Sudah sekitar satu bulan ini, kehidupanku terbolak-balik.
Aku lupa pastinya kapan hal itu dimulai dan bagaimana hal ini terjadi. Layaknya
siang menjadi malam, dan malam menjadi siang. Disaat semua orang terlelap,
duniaku malah sedang memulai aktivitasnya. Ya, aku sedang bermasalah dengan
waktu.
Tidur pukul 5 pagi, bangun 12 siang, lalu keluar rumah,
sekedar berkeliling kota sendirian, singgah kemanapun tempat yang aku sukai,
menghampiri kawan sana kawan sini, tertawa sendiri, merenung, duduk, berdiri,
tidur lagi, bangun lagi, makan dan seterusnya hingga aku bosan dan kembali
bergurau dengan bantal-guling sampai udara kamar menjadi panas karena terik
matahari menganggu, dan terbangun.
Aku sadar rutinitas ini tidak wajar, kalau kata bapak “menyalahi
sunatulloh”. Siang untuk bekerja, malam untuk beristirahat. Aku pahami ini
sebagai sebuah aturan. Aturan siapa? Ya aturan si pembuat aturan yaitu pembuat
alam. Berarti, aku menyalahi aturan alam? Mungkin iya.

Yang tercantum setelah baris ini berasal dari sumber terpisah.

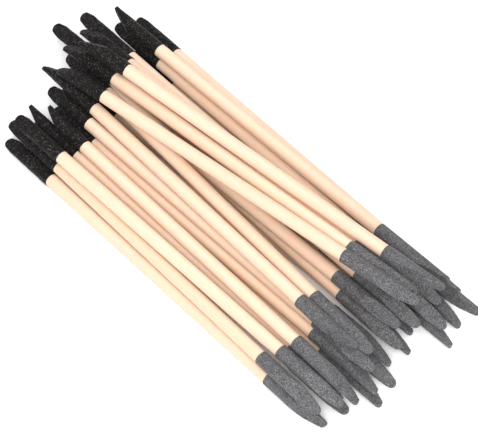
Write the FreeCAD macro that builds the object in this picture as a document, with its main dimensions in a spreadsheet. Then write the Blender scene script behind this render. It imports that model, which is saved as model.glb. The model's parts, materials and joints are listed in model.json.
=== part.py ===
import FreeCAD, Part
import math
import os
import Sketcher
from FreeCAD import Placement, Rotation, Vector

# A loose pile of double-ended blending sticks. Each is a round wooden dowel, cut to a slanted
# chisel tip at both ends, with a dark coarse grit coat on one tip and a pale fine one on the other.
# +X runs along the pile towards the pale tips, +Z is up, and the origin is the middle of the
# pile's footprint on the table.

doc = FreeCAD.newDocument("BlendingSticks")

# ---------------------------------------------------------------- driving sizes, in mm
sheet = doc.addObject("Spreadsheet::Sheet", "Sizes")
sizes = [
    ("stickLength", 120.0, "length of the bare dowel, tip to tip"),
    ("dowelDiameter", 3.5, "diameter of the bare dowel"),
    ("gritThickness", 0.175, "glue and grit on every coated face"),
    ("tipThickness", 0.75, "wood left at the chisel tips"),
    ("darkNose", 1.35, "radius of the round end of a dark tip, seen square to its slanted cut"),
    ("paleNose", 1.15, "the same for a pale tip"),
    ("tipEase", 0.1, "how far outside the dowel the flanks of a tip start"),
    ("darkBevel", 7.5, "length of the slanted cut at the dark tip"),
    ("paleBevel", 12.0, "length of the slanted cut at the pale tip"),
    ("darkTaper", 6.5, "length over which the dark tip narrows"),
    ("paleTaper", 9.5, "length over which the pale tip narrows"),
    ("darkCoatShallow", 15.8, "dark coat, dipped least deep"),
    ("darkCoatMiddle", 17.6, "dark coat, usual depth"),
    ("darkCoatDeep", 19.8, "dark coat, dipped deepest"),
    ("paleCoatShallow", 17.8, "pale coat, dipped least deep"),
    ("paleCoatMiddle", 19.6, "pale coat, usual depth"),
    ("paleCoatDeep", 21.2, "pale coat, dipped deeper"),
    ("paleCoatDeepest", 23.0, "pale coat, dipped deepest"),
    ("skirtChamfer", 0.12, "where a coat thins out at its rim"),
    ("layGap", 0.12, "air left between two sticks that lie on each other"),
]
for row, (alias, value, note) in enumerate(sizes, 1):
    sheet.set("A%d" % row, alias)
    sheet.set("B%d" % row, str(value))
    sheet.set("C%d" % row, note)
    sheet.setAlias("B%d" % row, alias)
doc.recompute()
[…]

Sebenarnya, aku ingin mengambalikannya seperti semula.
Malam untuk istirahat, bangun pagi, lalu memulai aktivitas dengan normal.
Menemukan rejeki-rejeki yang tersirat di pagi hari, lalu leyeh-leyeh, berteduh di tengah sawah pada pertengah siang
yang terik. Mungin boleh ditambahkan dengan kelapa muda dingin, kicauan burung,
nyanyian padi-padi sawah, ditambahkan seruling bambu agar lebih damai layaknya
si krisna dari bukit govardan itu.
Normalisasi, usaha untuk mengkondisikan semuanya menjadi
normal kembali, begitu definisi sempitnya. Sebuah usaha tentu memerlukan
pengorbanan. Dan pengorbanan harus benar-benar diperjuangkan. Namun perjuangan
memerlukan jurus-jurus jitu agar pada akhirnya nanti kitalah yang merasakan
kemenangan. Apalah ini.
Normalisasi tidaklah sejati kebenarannya, namun hal yang
demikian adalah baik dan indah secara universal. Untuk ketentuan ini, kita
wajib patuh terhadap waktu yang ditentukan oleh kalangan kita sendiri. Pada
tataran spiritual, sebenarnya boleh saja kita mengatur waktu dari waktu itu
sendiri. Sepanjang kita bijak dalam manajerisasi waktu tersebut.
Namun yang demikian juga tidak dapat terelakan, alam
memiliki hukumnya sendiri. Sesuai dengan teori sebab-akibat, suatu perbuatan
pasti menimbulkan respon dari perbuatan tersebut yang kita namakan akibat.
Suatu reaksi akan terus melakukan aktivitas ke reaktifannya hingga “tekanan”
aksi seimbang dengan reaksinya, atau kata lainnya aksi=reaksi=0.
Biar semakin tidak
jelas, nanti akan ada beberapa gejala reaksi atas perilaku yang “menyalahi”
dari diriku selama ini dan mungkin akan selesai hingga seluruh kegoncangan yang
disebabkan akan kembali seimbang. Perlu beberapa ruang dan waktu untuk
mengembalikannya. Apalagi jika dilihat dampak yang sudah ditimbulkan dan bila dihitung-hitung
pula, secara horizontal, sudah banyak yang menjadi kerugian tatkala aturan main
itu ku langgar.
Bagi malaikat penjaga matahari terbit yang sangat mendukung
dengan normalisasi ini, mohon maaf dan terimakasih. Pasti sampeyan sudah bosan
dengan tampangku yang seperti ini, sehingga aku yakin, tidak akan melakukan
pembiaran secara terus-terusan atas berkurangnya estetika dari tugas yang
dilakukan matahari terbit. Dia tidak ingin tugasnya kehilangan secuil keindahan
dari kehadiranku di setiap pagi. Tenang, aku tau standar kerja sampeyan yang
amat sangat tinggi itu atau dalam kata lain sempurna.
Selamat pagi dan salam
sejahtera bagimu malaikat penjaga matahari terbit.